In everyday life, light means information. It means visibility. It means knowledge. We see the world because light escapes objects and reaches our eyes. Light is the reason the universe is not hidden from us.
A black hole is a place where information vanishes from view. It is a cosmic secret-keeper. It is the universe drawing a curtain over part of itself.
That is why black holes inspire such deep fascination. They are not just massive objects. They are boundaries of knowledge.
Even with all our technology, we cannot see beyond the event horizon. We can only infer, calculate, and imagine.

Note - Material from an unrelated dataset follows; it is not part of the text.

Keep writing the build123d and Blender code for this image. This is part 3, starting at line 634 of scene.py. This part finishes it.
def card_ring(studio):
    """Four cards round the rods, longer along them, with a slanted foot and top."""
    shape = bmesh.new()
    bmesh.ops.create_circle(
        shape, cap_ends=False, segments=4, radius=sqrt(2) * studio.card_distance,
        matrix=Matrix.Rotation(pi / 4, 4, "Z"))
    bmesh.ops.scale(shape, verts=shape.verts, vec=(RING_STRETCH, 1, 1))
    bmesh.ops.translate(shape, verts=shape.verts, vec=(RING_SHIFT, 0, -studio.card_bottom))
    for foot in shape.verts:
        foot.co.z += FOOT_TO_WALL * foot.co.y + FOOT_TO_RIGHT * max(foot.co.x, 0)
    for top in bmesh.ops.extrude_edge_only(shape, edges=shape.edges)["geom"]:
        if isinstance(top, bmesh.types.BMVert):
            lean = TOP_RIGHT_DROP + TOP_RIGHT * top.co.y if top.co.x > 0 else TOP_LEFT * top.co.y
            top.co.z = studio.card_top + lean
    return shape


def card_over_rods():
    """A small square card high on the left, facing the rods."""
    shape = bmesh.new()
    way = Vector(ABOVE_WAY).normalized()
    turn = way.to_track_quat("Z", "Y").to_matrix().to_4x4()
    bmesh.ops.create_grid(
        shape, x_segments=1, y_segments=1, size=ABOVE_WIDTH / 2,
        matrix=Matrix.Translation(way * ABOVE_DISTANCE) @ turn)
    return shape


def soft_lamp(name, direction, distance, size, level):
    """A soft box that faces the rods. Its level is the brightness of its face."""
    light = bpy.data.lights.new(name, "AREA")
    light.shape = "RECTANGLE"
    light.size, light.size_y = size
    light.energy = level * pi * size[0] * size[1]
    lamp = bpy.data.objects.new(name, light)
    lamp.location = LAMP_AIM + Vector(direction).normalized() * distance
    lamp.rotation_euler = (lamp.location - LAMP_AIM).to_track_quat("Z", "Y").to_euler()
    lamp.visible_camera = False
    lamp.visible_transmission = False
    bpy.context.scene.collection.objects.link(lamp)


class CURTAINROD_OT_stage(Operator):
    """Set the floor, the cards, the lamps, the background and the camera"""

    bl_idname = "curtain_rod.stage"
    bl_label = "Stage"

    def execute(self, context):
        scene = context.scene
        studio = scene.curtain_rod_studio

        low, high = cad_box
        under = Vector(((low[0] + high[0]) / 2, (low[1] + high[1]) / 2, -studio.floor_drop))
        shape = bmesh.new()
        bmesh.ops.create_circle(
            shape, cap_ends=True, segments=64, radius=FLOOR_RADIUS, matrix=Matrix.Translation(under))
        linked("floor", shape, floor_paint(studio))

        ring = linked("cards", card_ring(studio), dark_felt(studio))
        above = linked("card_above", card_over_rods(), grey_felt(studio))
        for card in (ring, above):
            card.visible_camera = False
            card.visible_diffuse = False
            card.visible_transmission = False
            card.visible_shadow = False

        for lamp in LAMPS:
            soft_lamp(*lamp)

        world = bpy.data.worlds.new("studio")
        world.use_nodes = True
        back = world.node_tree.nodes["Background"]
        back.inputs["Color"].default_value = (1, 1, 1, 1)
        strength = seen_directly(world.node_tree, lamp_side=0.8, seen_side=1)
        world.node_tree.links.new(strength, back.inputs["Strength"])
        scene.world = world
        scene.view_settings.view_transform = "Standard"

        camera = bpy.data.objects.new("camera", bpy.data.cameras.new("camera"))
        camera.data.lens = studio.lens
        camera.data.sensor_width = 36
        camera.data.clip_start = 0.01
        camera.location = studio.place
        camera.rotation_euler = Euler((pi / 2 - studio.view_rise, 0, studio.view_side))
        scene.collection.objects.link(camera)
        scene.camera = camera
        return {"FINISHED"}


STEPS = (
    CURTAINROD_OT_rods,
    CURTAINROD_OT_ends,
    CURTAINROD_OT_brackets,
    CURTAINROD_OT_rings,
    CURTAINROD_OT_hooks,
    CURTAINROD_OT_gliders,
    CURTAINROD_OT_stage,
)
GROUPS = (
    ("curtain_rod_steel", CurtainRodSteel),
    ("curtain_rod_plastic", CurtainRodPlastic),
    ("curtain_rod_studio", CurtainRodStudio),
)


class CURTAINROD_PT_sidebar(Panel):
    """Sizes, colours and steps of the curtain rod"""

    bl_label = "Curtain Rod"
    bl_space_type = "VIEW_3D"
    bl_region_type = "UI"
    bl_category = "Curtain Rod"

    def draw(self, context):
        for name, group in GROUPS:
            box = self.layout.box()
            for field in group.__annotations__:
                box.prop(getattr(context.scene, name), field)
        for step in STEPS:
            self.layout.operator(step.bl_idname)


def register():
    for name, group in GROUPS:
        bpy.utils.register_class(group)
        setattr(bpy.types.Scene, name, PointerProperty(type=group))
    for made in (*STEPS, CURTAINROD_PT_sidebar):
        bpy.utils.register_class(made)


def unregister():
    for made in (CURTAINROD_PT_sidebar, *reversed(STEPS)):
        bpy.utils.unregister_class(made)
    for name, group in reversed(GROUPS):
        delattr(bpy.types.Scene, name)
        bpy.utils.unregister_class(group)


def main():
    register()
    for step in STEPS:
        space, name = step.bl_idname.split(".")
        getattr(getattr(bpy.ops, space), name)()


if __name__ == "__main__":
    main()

Black holes remind us that there are places in the universe where nature becomes too extreme for direct observation, and we must rely on mathematics as our telescope.
The Final Answer: Why Can’t Light Escape a Black Hole?

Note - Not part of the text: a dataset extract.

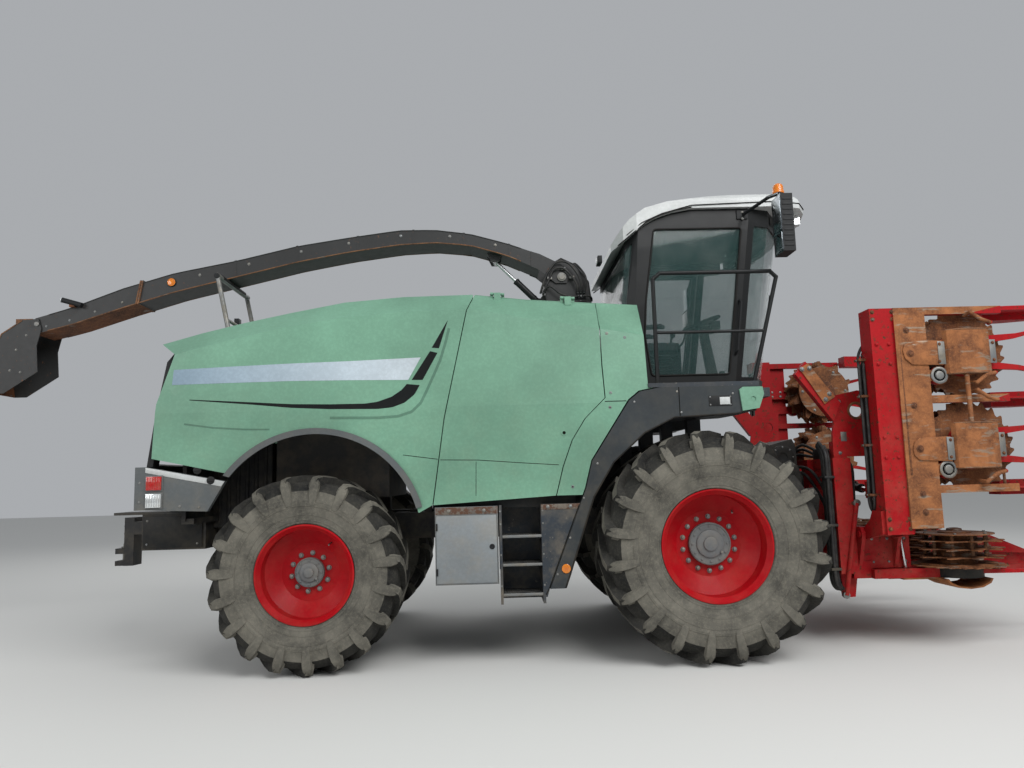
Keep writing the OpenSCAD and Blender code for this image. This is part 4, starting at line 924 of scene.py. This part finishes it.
# side boxes, steps, fenders and rear end: y of their outer faces, x of the cooler and of the tow pin
BUMPER_Y, BOX_Y, FENDER_Y, BALLAST_Y = 1390, 1395, 1400, 806
COOLER_X, TOW_PIN_X = -4225, -5270
KNOB = [(15, -1), (15, 2), (10, 6), (4, 7), (3, 4), (TIP, 4)]


def rear_end(side):
    r = Piece("bumper_trim", side)
    band = [(-4478, 1622), (-4478, 1580), (-3880, 1458), (-3852, 1497)]
    r.plate(band, BUMPER_Y, BUMPER_Y + 3, "roof_white")
    # tail lamps: backing, lens and its ribs
    for z, mat in ((1432, "lamp_red"), (1296, "lens")):
        r.plate(rect(-4474, z, -4336, z + 126), BUMPER_Y, BUMPER_Y + 6, "hub_grey")
        r.plate(rect(-4464, z + 10, -4346, z + 116), BUMPER_Y + 6, BUMPER_Y + 18, mat)
        for k in range(6):
            x = -4458 + k * 19
            r.plate(rect(x, z + 16, x + 10, z + 110), BUMPER_Y + 18, BUMPER_Y + 20, mat)
    # turn latches
    for x, y, z in ((-3962, 1390, 1508), (-4070, 1389, 1590)):
        r.lathe((x, y, z), [(32, -2), (32, 5), (27, 9), (18, 10), (TIP, 10)], BLACK, 28)
        r.box(x - 26, x + 26, y + 9, y + 19, z - 6, z + 6)
    r.bolts(((-4520, 1350), (-4520, 1500), (-4200, 1310), (-4050, 1300)), BUMPER_Y, 8)
    r.done("chassis", True)
    b = Piece("ballast_trim", side)
    y = BALLAST_Y
    b.box(-4745, -4240, y - 6, y, 948, 1216)
    b.lathe((-4300, y, 1160), [(30, -2), (30, 5), (25, 9), (TIP, 9)], BLACK, 28)
    b.box(-4326, -4274, y + 8, y + 18, 1154, 1166)
    b.bolts([(x, z) for z in (980, 1180) for x in (-4710, -4280)], y, 7)
    b.done("chassis", True)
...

Light cannot escape a black hole because the black hole’s gravity warps spacetime so severely that beyond the event horizon, all possible paths forward lead inward. The escape velocity becomes greater than the speed of light, and since nothing can exceed that speed limit, light has no route back out.
This is not because light is weak, but because the universe itself is curved into a trap.
A black hole is not simply an object with strong gravity. It is a region where space and time have been bent into a shape that removes the concept of “escape.”
The universe has many wonders—nebulae, galaxies, exploding stars—but black holes stand apart. They are where physics reaches its most dramatic extreme, where the fabric of reality becomes a labyrinth with no exit.
And in that silent darkness, where light itself cannot return, we glimpse the most haunting truth of all: the universe is not obligated to be understandable everywhere.
Yet even then, through theory and observation, we continue to learn.
Because that is what science does.
It shines light into the darkness—until it reaches the edge of the black hole, where the darkness finally wins.